▶ **Task objective**: Reproduce exactly and only the lines running from the one with "cad_parts[node].hide_render = cad_parts[node].hide_viewport" through the one with "in imported if", both end lines included.

▶ **Supplied records**:

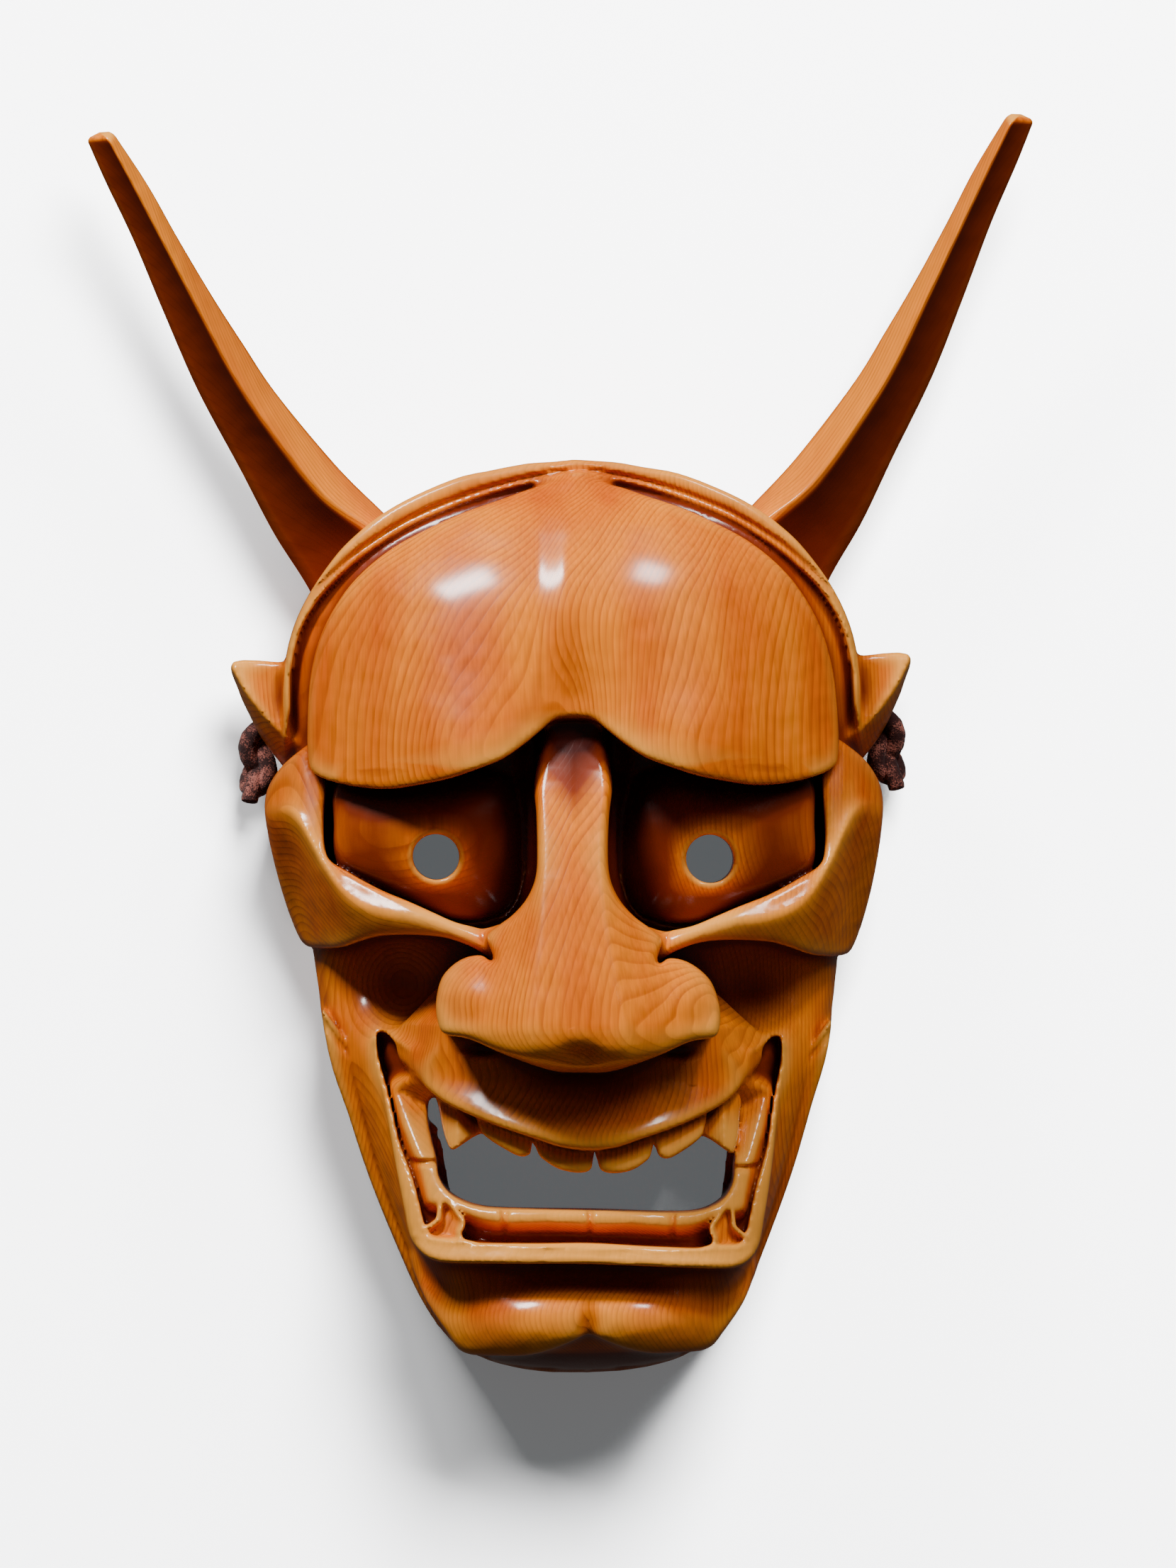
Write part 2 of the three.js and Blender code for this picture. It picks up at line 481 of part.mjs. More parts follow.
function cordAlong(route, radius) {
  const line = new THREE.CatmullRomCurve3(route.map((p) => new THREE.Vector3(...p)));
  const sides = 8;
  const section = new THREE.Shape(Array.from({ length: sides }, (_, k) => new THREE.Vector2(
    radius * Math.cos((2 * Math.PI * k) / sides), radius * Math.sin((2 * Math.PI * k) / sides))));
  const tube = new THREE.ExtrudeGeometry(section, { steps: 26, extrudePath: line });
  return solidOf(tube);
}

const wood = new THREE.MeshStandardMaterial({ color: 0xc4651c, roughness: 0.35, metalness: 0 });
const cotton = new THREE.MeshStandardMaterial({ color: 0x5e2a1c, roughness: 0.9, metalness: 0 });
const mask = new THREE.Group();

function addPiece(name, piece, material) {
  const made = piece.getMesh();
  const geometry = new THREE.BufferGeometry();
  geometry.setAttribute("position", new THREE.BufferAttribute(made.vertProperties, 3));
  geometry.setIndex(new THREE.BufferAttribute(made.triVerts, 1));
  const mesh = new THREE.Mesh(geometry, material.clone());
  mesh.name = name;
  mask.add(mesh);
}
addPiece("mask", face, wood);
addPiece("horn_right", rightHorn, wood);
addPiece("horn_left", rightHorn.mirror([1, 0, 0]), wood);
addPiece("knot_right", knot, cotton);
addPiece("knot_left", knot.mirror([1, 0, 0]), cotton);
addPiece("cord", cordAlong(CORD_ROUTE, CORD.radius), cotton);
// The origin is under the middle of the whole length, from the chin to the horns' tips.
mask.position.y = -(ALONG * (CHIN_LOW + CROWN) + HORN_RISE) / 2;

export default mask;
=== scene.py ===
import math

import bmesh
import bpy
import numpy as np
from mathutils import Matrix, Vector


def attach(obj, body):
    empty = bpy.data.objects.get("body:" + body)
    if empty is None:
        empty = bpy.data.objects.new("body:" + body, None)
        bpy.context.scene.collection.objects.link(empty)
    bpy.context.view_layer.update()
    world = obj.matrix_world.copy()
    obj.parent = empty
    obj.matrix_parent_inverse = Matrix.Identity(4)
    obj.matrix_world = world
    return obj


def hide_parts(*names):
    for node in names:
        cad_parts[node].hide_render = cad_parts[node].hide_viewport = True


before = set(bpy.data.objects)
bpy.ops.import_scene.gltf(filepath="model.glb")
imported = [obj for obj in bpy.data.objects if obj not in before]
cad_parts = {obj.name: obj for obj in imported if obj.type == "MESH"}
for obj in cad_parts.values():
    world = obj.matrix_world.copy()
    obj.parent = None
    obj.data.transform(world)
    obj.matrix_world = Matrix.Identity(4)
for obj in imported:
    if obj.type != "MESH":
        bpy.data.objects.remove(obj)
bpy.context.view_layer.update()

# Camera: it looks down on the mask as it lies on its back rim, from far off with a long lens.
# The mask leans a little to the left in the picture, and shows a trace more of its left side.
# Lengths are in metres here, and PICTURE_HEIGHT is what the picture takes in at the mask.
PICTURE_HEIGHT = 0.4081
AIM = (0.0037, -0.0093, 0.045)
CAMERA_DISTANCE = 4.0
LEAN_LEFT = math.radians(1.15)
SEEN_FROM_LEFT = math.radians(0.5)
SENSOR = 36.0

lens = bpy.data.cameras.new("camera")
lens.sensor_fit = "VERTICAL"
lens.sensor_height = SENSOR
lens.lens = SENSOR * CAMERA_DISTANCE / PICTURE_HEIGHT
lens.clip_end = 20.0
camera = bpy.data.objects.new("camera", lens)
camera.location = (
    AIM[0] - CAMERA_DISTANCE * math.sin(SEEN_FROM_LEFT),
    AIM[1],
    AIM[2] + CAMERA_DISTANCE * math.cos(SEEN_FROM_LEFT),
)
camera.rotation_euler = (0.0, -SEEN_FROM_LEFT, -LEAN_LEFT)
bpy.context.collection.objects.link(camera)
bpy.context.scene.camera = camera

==

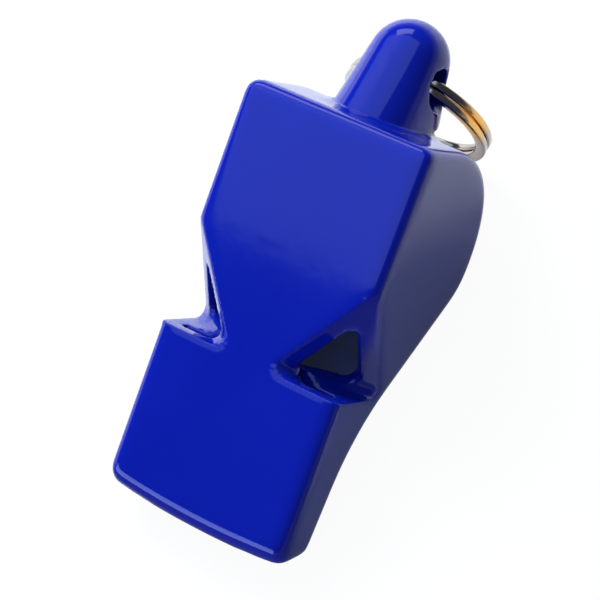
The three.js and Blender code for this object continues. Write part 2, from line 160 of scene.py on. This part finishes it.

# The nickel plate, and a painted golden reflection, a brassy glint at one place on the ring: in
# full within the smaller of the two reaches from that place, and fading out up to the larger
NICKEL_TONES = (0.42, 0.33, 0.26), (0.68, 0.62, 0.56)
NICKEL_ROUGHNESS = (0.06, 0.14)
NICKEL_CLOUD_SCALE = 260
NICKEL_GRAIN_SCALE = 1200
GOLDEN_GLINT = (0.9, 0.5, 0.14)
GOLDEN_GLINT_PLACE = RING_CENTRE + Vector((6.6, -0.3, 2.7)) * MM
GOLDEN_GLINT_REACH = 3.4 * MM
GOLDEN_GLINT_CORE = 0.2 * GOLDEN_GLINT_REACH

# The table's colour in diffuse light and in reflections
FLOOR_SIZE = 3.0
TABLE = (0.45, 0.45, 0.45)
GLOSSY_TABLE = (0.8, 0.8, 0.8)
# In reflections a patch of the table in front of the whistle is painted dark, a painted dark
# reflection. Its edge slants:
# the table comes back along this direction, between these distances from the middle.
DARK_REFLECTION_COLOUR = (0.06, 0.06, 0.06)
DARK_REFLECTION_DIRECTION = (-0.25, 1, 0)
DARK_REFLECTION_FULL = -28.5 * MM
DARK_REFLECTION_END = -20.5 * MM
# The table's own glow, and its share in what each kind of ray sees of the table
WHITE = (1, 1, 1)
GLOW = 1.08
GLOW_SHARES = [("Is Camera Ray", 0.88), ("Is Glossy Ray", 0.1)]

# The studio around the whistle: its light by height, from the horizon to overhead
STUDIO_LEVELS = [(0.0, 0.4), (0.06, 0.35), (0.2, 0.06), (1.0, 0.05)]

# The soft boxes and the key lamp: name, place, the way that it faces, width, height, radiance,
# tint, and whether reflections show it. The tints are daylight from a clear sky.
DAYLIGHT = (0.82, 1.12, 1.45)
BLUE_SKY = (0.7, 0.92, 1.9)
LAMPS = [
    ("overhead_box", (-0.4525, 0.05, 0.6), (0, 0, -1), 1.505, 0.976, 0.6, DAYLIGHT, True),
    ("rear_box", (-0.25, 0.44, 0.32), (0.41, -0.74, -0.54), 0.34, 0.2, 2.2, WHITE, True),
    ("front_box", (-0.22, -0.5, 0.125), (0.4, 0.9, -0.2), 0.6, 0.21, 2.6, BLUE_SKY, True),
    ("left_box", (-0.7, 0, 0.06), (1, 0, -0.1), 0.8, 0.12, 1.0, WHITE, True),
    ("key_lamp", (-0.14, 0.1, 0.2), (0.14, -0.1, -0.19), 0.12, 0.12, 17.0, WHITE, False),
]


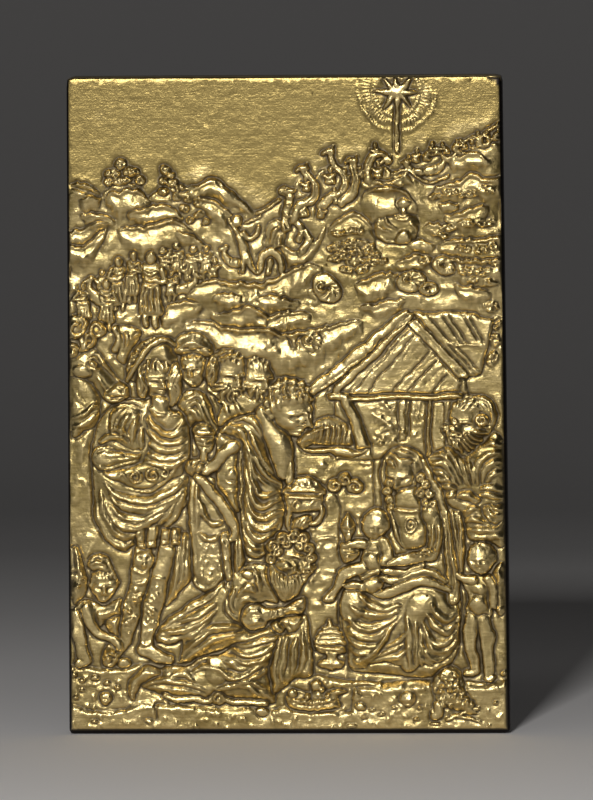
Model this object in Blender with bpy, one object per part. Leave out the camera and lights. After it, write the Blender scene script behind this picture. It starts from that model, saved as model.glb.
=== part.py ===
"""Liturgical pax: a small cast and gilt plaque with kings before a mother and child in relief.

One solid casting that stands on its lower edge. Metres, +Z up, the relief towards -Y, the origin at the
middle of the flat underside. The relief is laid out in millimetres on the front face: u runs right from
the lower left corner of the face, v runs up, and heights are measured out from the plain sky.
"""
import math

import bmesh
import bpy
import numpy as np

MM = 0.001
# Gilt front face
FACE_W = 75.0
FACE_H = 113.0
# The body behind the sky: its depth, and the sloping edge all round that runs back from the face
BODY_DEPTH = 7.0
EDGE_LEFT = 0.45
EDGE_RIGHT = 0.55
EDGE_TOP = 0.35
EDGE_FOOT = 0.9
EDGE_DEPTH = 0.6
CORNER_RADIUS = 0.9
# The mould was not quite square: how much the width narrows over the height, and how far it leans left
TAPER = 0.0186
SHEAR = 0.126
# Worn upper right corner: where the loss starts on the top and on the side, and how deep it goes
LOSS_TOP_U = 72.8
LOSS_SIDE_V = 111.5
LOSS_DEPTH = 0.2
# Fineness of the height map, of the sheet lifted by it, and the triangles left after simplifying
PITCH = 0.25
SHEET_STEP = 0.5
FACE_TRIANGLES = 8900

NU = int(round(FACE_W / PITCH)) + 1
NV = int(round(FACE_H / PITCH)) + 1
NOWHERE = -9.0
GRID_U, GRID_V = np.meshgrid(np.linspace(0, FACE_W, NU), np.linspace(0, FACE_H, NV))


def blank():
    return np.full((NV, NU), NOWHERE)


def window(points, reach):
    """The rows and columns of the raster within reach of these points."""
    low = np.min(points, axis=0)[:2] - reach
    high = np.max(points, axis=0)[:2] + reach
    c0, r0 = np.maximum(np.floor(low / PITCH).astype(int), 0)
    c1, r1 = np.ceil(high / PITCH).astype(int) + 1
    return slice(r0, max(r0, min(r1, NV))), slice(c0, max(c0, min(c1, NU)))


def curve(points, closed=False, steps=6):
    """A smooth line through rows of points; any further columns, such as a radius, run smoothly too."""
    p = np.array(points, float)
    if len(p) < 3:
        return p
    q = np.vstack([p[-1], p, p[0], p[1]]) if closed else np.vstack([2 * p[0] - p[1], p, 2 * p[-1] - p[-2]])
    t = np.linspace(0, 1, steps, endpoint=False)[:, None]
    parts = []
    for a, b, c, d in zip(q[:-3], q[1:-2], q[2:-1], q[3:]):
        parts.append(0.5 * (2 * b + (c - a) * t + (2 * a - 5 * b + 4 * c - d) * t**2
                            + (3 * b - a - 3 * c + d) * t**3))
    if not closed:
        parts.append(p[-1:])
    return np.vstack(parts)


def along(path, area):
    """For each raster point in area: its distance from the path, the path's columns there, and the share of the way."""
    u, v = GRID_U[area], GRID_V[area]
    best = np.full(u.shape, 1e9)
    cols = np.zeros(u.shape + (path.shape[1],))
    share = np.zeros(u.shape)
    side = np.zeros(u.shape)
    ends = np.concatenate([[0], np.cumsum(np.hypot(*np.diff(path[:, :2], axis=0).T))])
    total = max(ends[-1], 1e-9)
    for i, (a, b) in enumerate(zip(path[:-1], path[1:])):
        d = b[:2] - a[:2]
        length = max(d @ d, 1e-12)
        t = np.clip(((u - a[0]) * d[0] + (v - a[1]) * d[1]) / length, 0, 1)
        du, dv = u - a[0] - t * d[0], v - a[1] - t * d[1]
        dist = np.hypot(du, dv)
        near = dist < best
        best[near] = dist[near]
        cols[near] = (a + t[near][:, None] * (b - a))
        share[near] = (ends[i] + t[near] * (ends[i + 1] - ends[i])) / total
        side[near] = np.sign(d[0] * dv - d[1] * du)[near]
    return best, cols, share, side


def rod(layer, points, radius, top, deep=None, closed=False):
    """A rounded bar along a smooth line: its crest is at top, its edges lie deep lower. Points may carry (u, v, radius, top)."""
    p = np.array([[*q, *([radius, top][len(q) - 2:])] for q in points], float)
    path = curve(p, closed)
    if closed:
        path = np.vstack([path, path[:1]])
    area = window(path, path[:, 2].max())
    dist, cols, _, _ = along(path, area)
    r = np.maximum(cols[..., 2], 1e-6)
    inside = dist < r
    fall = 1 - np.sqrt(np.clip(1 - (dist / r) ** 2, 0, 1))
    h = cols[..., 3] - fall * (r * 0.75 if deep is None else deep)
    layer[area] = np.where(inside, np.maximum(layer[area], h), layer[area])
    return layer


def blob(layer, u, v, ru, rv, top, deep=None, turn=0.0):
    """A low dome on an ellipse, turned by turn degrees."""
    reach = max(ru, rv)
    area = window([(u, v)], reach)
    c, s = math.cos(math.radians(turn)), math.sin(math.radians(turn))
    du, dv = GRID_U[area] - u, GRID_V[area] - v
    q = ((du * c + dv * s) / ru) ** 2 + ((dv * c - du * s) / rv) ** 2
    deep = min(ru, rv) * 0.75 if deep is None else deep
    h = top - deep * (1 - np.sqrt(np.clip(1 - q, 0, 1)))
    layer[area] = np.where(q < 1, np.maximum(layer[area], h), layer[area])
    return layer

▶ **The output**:
        cad_parts[node].hide_render = cad_parts[node].hide_viewport = True


before = set(bpy.data.objects)
bpy.ops.import_scene.gltf(filepath="model.glb")
imported = [obj for obj in bpy.data.objects if obj not in before]
cad_parts = {obj.name: obj for obj in imported if obj.type == "MESH"}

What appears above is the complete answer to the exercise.